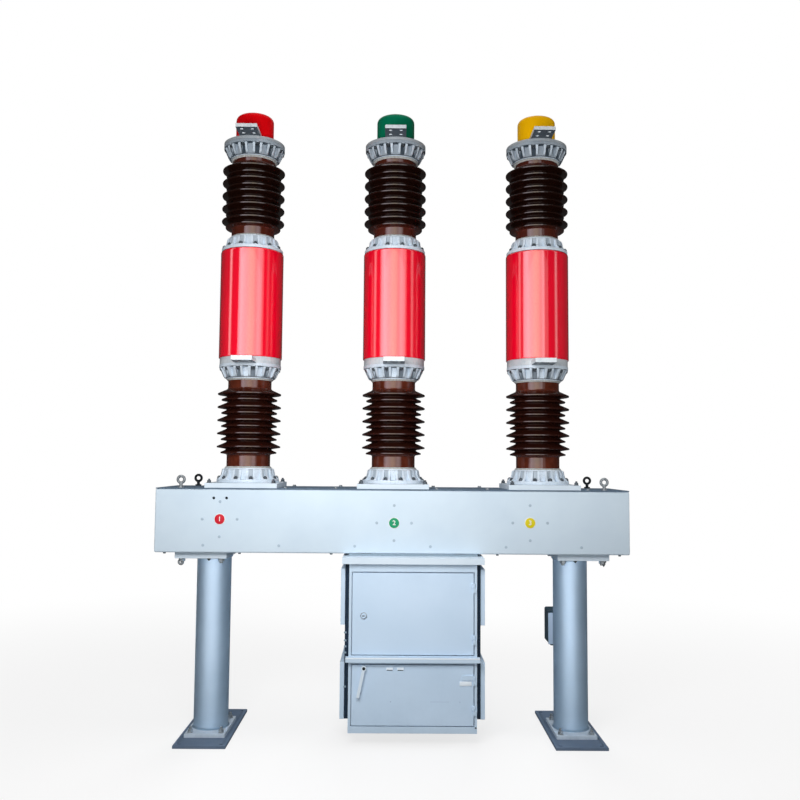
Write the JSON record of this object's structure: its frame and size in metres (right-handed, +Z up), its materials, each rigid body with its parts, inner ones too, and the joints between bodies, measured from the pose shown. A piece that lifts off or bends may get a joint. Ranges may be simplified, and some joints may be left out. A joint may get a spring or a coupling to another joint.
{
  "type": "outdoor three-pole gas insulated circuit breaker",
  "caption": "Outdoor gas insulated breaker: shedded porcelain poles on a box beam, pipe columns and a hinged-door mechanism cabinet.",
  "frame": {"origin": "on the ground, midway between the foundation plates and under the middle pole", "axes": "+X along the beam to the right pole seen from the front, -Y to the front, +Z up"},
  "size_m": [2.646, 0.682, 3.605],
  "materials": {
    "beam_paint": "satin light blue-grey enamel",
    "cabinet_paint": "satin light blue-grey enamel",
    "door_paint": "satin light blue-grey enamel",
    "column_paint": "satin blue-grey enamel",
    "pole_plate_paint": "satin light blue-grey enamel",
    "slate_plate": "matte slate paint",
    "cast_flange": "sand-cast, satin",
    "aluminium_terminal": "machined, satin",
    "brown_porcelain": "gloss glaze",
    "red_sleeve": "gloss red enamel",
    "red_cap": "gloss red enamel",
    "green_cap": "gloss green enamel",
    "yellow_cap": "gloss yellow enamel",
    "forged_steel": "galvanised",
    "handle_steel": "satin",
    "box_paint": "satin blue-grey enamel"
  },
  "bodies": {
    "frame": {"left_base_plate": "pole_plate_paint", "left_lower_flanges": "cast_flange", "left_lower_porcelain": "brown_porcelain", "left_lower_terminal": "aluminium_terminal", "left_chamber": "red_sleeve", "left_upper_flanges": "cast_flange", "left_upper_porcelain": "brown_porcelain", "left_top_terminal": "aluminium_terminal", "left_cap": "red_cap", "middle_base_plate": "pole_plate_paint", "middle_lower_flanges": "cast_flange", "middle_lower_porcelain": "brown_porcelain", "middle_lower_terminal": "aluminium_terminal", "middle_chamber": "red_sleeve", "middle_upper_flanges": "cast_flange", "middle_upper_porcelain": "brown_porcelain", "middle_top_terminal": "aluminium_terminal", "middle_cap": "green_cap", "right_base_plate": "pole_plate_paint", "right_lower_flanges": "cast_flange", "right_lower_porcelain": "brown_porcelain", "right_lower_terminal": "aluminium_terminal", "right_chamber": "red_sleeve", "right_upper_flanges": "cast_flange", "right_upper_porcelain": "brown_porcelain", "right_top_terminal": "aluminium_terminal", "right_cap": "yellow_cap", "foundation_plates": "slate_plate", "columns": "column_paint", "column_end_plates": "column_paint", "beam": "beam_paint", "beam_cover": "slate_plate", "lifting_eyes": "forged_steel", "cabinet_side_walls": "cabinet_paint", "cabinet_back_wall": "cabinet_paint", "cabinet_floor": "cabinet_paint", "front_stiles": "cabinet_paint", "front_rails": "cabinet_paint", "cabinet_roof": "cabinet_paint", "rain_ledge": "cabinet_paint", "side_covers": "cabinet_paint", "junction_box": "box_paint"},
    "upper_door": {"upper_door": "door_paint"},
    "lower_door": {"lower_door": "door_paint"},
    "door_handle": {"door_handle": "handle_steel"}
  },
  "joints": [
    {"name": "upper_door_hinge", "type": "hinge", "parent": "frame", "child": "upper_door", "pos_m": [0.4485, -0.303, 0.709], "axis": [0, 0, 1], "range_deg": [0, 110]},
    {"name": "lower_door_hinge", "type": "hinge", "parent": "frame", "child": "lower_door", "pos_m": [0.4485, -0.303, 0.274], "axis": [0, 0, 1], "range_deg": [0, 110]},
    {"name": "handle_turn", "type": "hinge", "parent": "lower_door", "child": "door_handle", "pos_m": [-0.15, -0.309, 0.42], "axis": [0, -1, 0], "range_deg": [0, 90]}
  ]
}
---
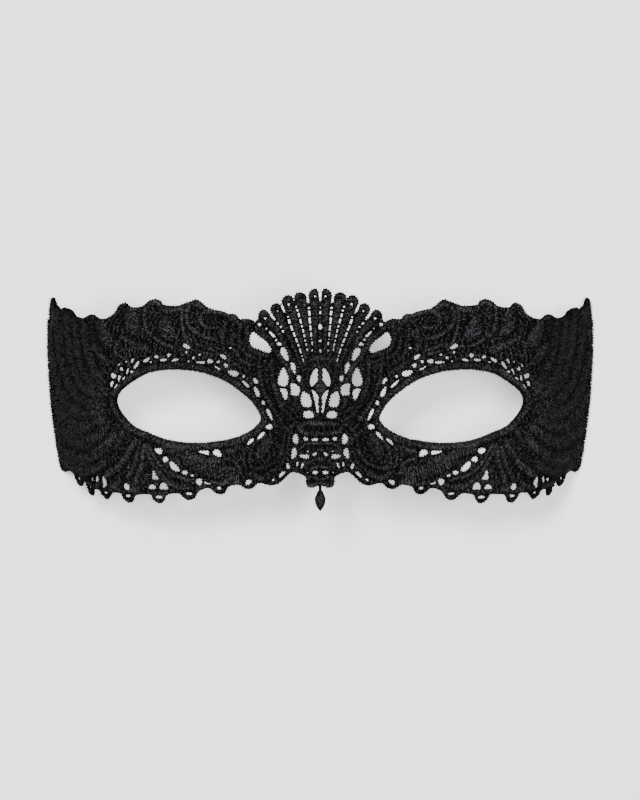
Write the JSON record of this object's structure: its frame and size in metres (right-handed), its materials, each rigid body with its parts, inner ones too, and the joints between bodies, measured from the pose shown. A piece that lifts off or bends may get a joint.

REQUIREMENT:
Scan the listing above. Collect all lines with the word "that".

COMPLETE RESPONSE:
Write the JSON record of this object's structure: its frame and size in metres (right-handed, +Z up), its materials, each rigid body with its parts, inner ones too, and the joints between bodies, measured from the pose shown. A piece that lifts off or bends may get a joint. Ranges may be simplified, and some joints may be left out. A joint may get a spring or a coupling to another joint.
Write the JSON record of this object's structure: its frame and size in metres (right-handed), its materials, each rigid body with its parts, inner ones too, and the joints between bodies, measured from the pose shown. A piece that lifts off or bends may get a joint.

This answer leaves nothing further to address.